In the book I read, Sunny assumes responsibility for a 15 year old girl who has run away from what can only be described as a dysfunctional family. It seems the girl witnessed something bad at home which is why some bad people are after her to cause her harm.

There is dialog in the book that reveals the girl is oblivious to social etiquette, fundamentally resistant to outside pressure to behave, and the inherent value of being able to think for herself and make choices that lead to either freedom or servitude. Attempts are made to persuade her that knowledge is power, over yourself, and over others, and that leads to choices that offer pleasant relationships, happiness, and a sense of worth.

I don’t know if you have teenagers in your house, whether you expect to have them, or if yours are grown and gone. But I’ve had teenagers in my house and they require patience, understanding, coaching, discipline, rewards, and love. Mine had that from day one yet my wife and I were not prepared for the inevitable trauma that happens in the best of homes.

Now think how it might have been if there had been no coaching, no discipline, no encouragement, no rewards, little love and a future where the best hope is to die and find fulfillment on the other side. And, yes, he or she has an AK47.

There was an exchange between the main character and the teenage girl that was entirely plausible, given my frame of reference as a parent. And I suddenly drew a parallel between those characters in the book and the relationship between the government of the United States and the characters at play in Afghanistan.

How in the world can anyone expect a positive outcome unless there is someone to provide coaching, patience, understanding, discipline and rewards. For us to go in there, whether it be Iraq or Afghanistan, or Somalia, or Yemen, or Syria or any of those places, and expect them to embrace democracy, the rule of law, have an understanding of property ownership, civil rights, voting responsibility, and all that we in the west take for granted, is inherently stupid.

Should we make an effort? Most certainly, since the failure to do so will likely lead to a really bad outcome for the rest of us. But we have had a propensity to simply go in and kick ass and then expect those that are left, to suddenly be like us. Is that how you raised your teenage children? You may have wanted to kick some ass from time to time, but that’s usually the best way to get the very outcome you are trying to avoid.
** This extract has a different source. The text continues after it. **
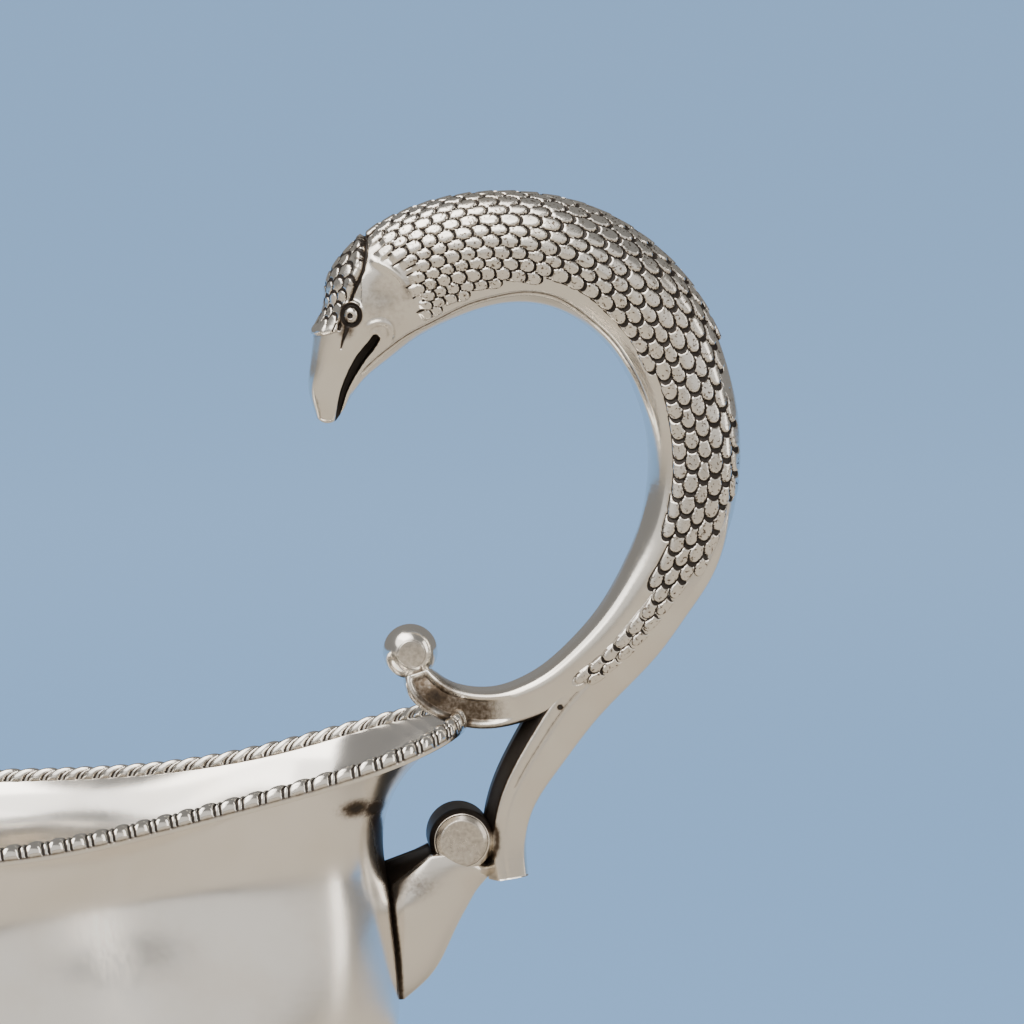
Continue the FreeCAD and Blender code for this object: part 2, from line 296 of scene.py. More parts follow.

We’re trying to impose the rules of democracy, commerce and justice, rules that we in the west have developed and come to terms with over the past 200 years. The folks on the receiving end are essentially tribesmen, who until a few short years ago, had no clue what existed beyond the next sand dune or ridge line. And the leadership wanted it to stay that way, because it allowed them to stay in charge. And, in some respects, want it to remain that way today. Witness the attitudes toward women being educated.

I don’t have a best answer. There may not be one. But as someone I like to read pointed out a few years ago, if those folks with AK47s find themselves at age 35, with a job, with a family, with children to support, and a future they can envision, they are not likely to go on jihad.

So our best chance is to somehow encourage more and more connectivity. Globalization works and is evidenced by the growing middle class in Brazil, in India, in China. It’s coming in Africa, and the rest of South America, and in Southeast Asia, and one day, hopefully, in the Middle East. We should be leading from behind so that those teenagers in Afghanistan and Iraq and Egypt and wherever grow into people like us. And it was all “their” idea.